A travers une vaste galerie d'officiers, de sous-officiers et de simples soldats, le film brosse un panorama assez réaliste de ce que pouvait être une garnison américaine à la veille de Pearl Harbor, mais en même temps, c'est une virulente critique de l'armée US, de la psychologie des militaires, de leur ivrognerie chronique, des corvées stupides pour brider un homme, et de tout ce qui se passe dans une base militaire, car le film, même s'il comporte une grande scène finale d'attaque japonaise qui décidera l'entrée en guerre des Etats-Unis en 1941, reste avant tout attaché aux personnages et ne peut pas être considéré comme un film de guerre traditionnel.

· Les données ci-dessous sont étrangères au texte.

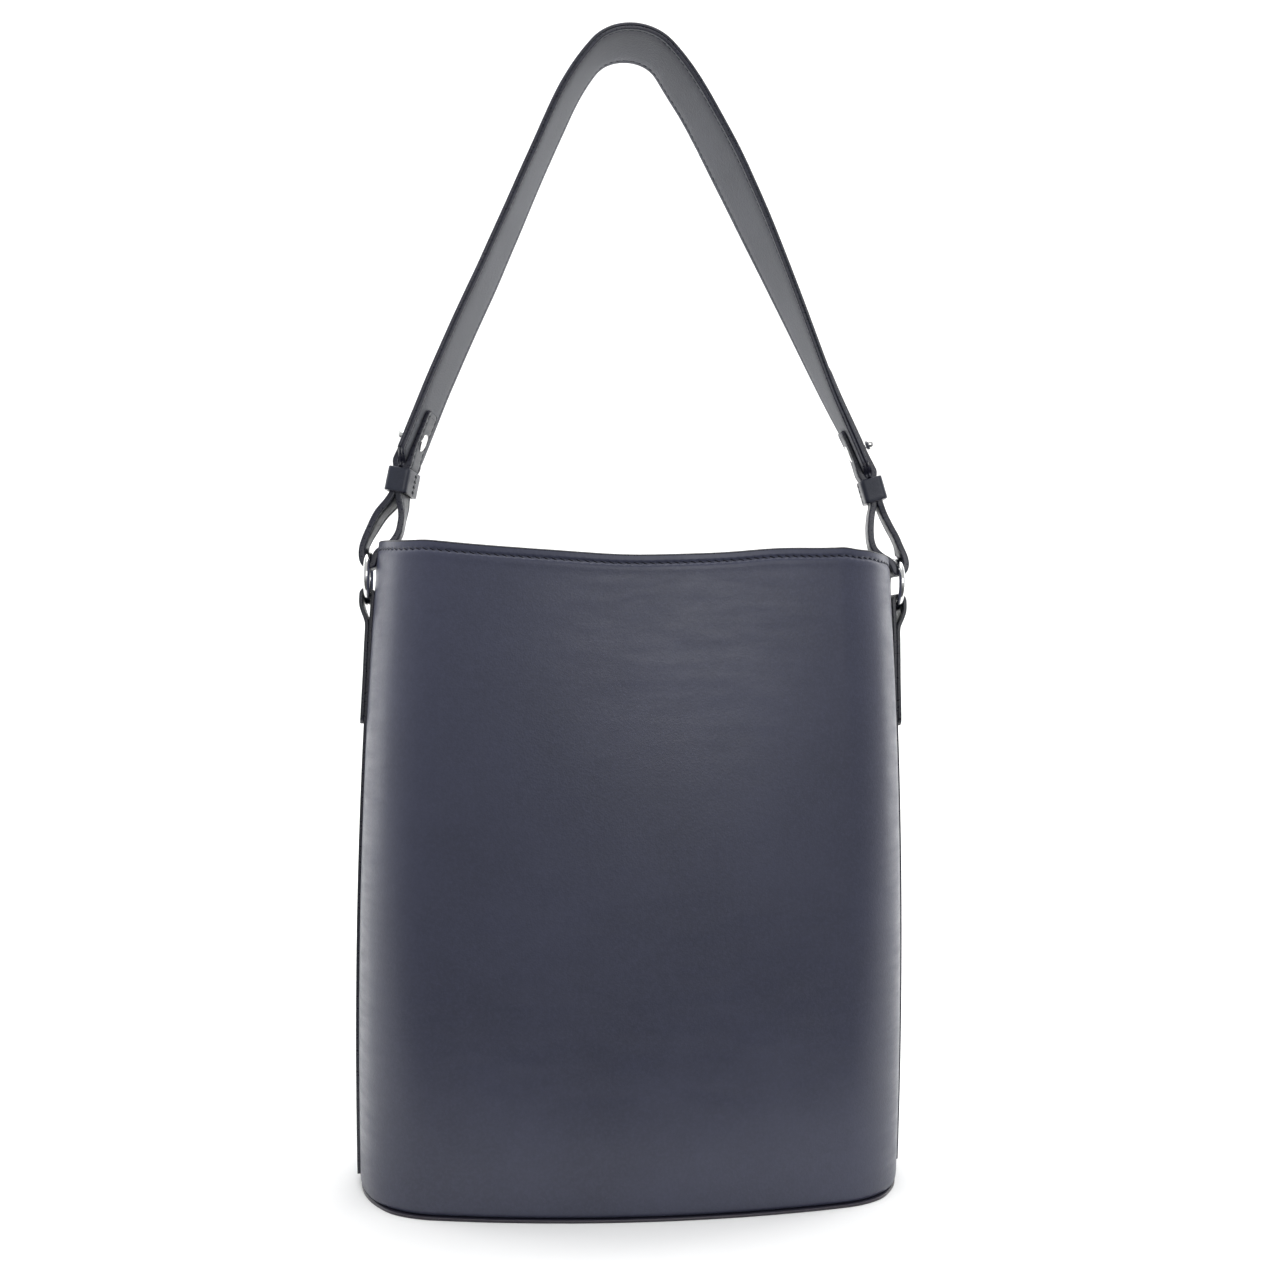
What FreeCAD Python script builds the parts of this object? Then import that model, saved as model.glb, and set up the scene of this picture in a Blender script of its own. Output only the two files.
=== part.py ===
import FreeCAD, Part
import math
import os
from FreeCAD import Placement, Rotation, Vector

os.makedirs("parts", exist_ok=True)
doc = FreeCAD.newDocument("BucketBag")

# ----------------------------------------------------------------- driving dimensions (mm)
sheet = doc.addObject("Spreadsheet::Sheet", "Dimensions")
DIMENSIONS = [
    # body shell: half widths (X) and half depths (Y) at the floor, at half height and at the top
    ("half_width_low", 130.5), ("half_width_mid", 132.0), ("half_width_high", 125.2),
    ("half_depth_low", 65.5), ("half_depth_mid", 66.5), ("half_depth_high", 63.5),
    ("shape_mid_height", 150.0), ("shape_high_height", 310.0),
    ("side_radius", 80.0), ("front_radius", 450.0), ("corner_radius", 43.0),
    ("panel_leather", 1.8), ("seam_half_gap", 0.1), ("layer_gap", 0.3),
    # rim: scooped in the middle, highest near the corners, lower again at the sides
    ("rim_centre", 300.0), ("rim_crest", 305.3), ("rim_side", 300.2),
    ("rim_crest_x", 99.0), ("rim_side_x", 126.0),
    # base
    ("base_leather", 2.4), ("base_overhang", 1.6), ("edge_round", 0.8),
    ("turn_in_width", 12.0), ("turn_in_leather", 1.6), ("board_thick", 2.0),
    ("lining_thick", 0.8), ("facing_leather", 1.4), ("facing_low", 262.0),
    # strip up each side, folded round the ring
    ("strip_width", 16.0), ("strip_leather", 1.8), ("strip_gap", 0.35), ("strip_foot", 2.6),
    ("tab_low", 220.0), ("tab_join", 270.5), ("tunnel_half", 1.9), ("tunnel_low", 276.5), ("tab_stand_off", 1.2),
    # rings
    ("ring_height", 291.35), ("ring_mean_radius", 12.5), ("ring_wire_radius", 1.5),
    # loop strap (chape) between ring and shoulder strap, in its own tilted frame
    ("chape_lean", 22.5), ("chape_width", 18.0), ("chape_leather", 3.0), ("chape_half_gap", 0.15),
    ("loop_inner_radius", 3.2), ("pinch_low", 32.0), ("pinch_high", 50.0), ("strap_end", 54.0),
    ("stud_along", 62.9), ("inner_tip", 78.4), ("outer_tip", 107.9), ("tip_round", 6.0),
    ("post_hole_radius", 2.1),
    # keeper band
    ("keeper_low", 35.1), ("keeper_tall", 12.0), ("keeper_leather", 1.5), ("keeper_clear", 0.15),
    # shoulder strap
    ("strap_width", 38.0), ("strap_layer", 1.6), ("strap_half_gap", 0.15), ("strap_apex", 562.6),
    ("apex_radius", 22.2), ("shoulder_radius", 197.0), ("apex_lean", 36.0), ("shoulder_lean", 27.0),
    ("end_chamfer", 8.0), ("end_half_width", 10.0),
    # stud
    ("plate_radius", 4.5), ("plate_thick", 1.2), ("post_radius", 2.0), ("spigot_radius", 1.2),
    ("spigot_length", 3.1), ("ball_radius", 2.6), ("neck_radius", 1.9), ("flange_thick", 0.6),
]
for row, (alias, value) in enumerate(DIMENSIONS, start=1):
    sheet.set("A%d" % row, alias)
    sheet.set("B%d" % row, "%g" % value)
    sheet.setAlias("B%d" % row, alias)
doc.recompute()
D = {alias: float(sheet.get(alias)) for alias, value in DIMENSIONS}


# ----------------------------------------------------------------- geometry helpers
def blend(low, mid, high, z):
    """Smooth (quadratic) value at height z of a size given at three heights."""
    z1 = D["shape_mid_height"]
    z2 = D["shape_high_height"]
    slope = (mid - low) / z1
    bend = (high - low - slope * z2) / (z2 * (z2 - z1))
    return low + slope * z + bend * z * (z - z1)


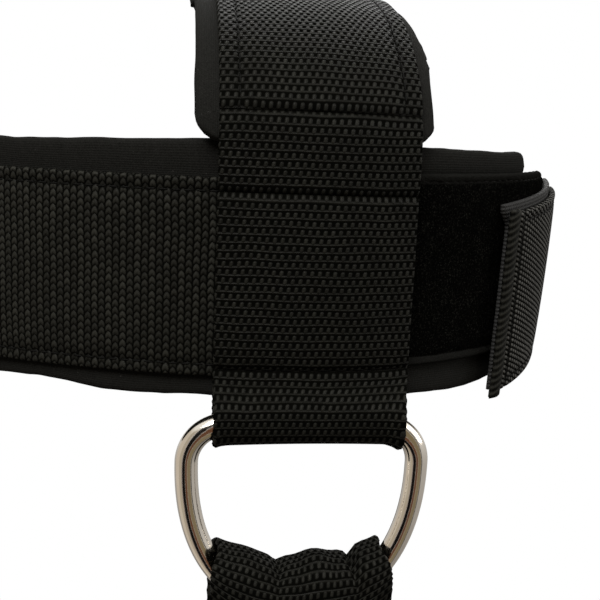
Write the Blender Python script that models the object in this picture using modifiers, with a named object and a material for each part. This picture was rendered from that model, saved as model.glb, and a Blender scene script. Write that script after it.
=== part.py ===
# Neck harness for strength training, as worn: a padded head band closed by a hook and loop tab,
# a padded strap over the crown, a D-ring on each side and a load strap with a load ring below it.
# Metres. +Z is up, +X is the back of the head, -Y is the wearer's left.
# The origin is where the crown of the head bears on the crown pad.

import bpy
import bmesh
import math
import numpy as np
from mathutils import Vector

# Stock: webbing, neoprene, hook and loop, wire
webbing_width = 0.0508
webbing_thick = 0.0018
pad_thick = 0.005
hook_thick = 0.0016
wire_radius = 0.003
seam_gap = 0.0003

# Head band, measured at the outer face of its pad
band_half_width = 0.081
band_to_front = 0.125
band_to_back = 0.082
band_roundness = 2.0
band_pad_height = 0.065
webbing_sits_low = 0.001
loop_sits_high = 0.0014
pad_corner = 0.006
pad_edge_round = 0.0012

# Closure at the back, as lengths round the band from the left crown seam
pad_near_end = 0.074
loop_near_end = 0.081
tab_free_end = 0.055
tab_root = 0.150
tab_end_skew = 0.0025
tab_droop = 0.0085
hook_root_margin = 0.028
hook_height = 0.053
hook_above_tab = 0.0025
pad_past_root = 0.014
hook_stands_out = 0.001
tab_flat_root = 0.002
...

Ces personnages sont un peu conventionnels, et l'intrigue est très hollywoodienne, mais la proximité de la guerre domine tout le film et on sent l'imminence du danger. Chacun va alors tenter de vivre une ultime fois pour se prouver qu'il existe en ne sachant pas quel sera l'avenir. Les personnages vont se jeter dans l'action avec la frénésie du désespoir, à l'image des amants maudits incarnés par Burt Lancaster et Deborah Kerr, dont la scène de baiser dans les vagues est restée célèbre et même parodiée, notamment dans Shrek 2 ; cette scène fut jugée trop érotique et scandaleuse en 1953, et faillit être supprimée par la censure américaine, pourtant elle est très courte et ne dure à peine que 30 secondes, mais les vagues écumantes font partie d'un symbolisme érotique qui aujourd'hui semblera bien innocent.
L'interprétation est à ce titre de premier ordre, avec un Burt Lancaster en sergent-chef au charme viril, Montgomery Clift en angoissé marqué par le destin, Deborah Kerr en épouse volage d'officier (rôle à contre-emploi), Donna Reed en douce prostituée désenchantée, Frank Sinatra en récalcitrant persécuté par Ernest Borgnine qui compose un réjouissant portrait de brute sadique, implacable et bornée... La carrière cinématographique de Sinatra (qui n'avait jusqu'ici tourné que des comédies musicales) redécolla grâce à ce premier rôle dramatique, et il reçut même l'Oscar du Meilleur second rôle ; on dit même que Coppola s'en est inspiré pour le personnage du chanteur Johnny Fontaine dans le Parrain. Parmi les autres acteurs de complément, on remarque outre Borgnine qui a encore ici un rôle secondaire, Claude Akins, Mickey Shaughnessy et Jack Warden dans des petits rôles avec quelques lignes de dialogue.
Non content de glaner 8 Oscars, ce drame solide remporta l'adhésion du public qui avait déjà plébiscité le roman de James Jones dont le film était tiré ; il fut un peu surestimé en raison peut-être de sa peinture antimilitariste, mais l'aspect humain du propos est important, le film compte quelques scènes d'une force poignante (la scène de la plage, le combat de boxe dans la cour, la bagarre au couteau, la mort de Maggio, la sonnerie aux morts au clairon, le bombardement, la fin absurde de Prewitt, l'épilogue sur le bateau) et il reste encore de nos jours considéré comme un grand classique par de nombreux cinéphiles.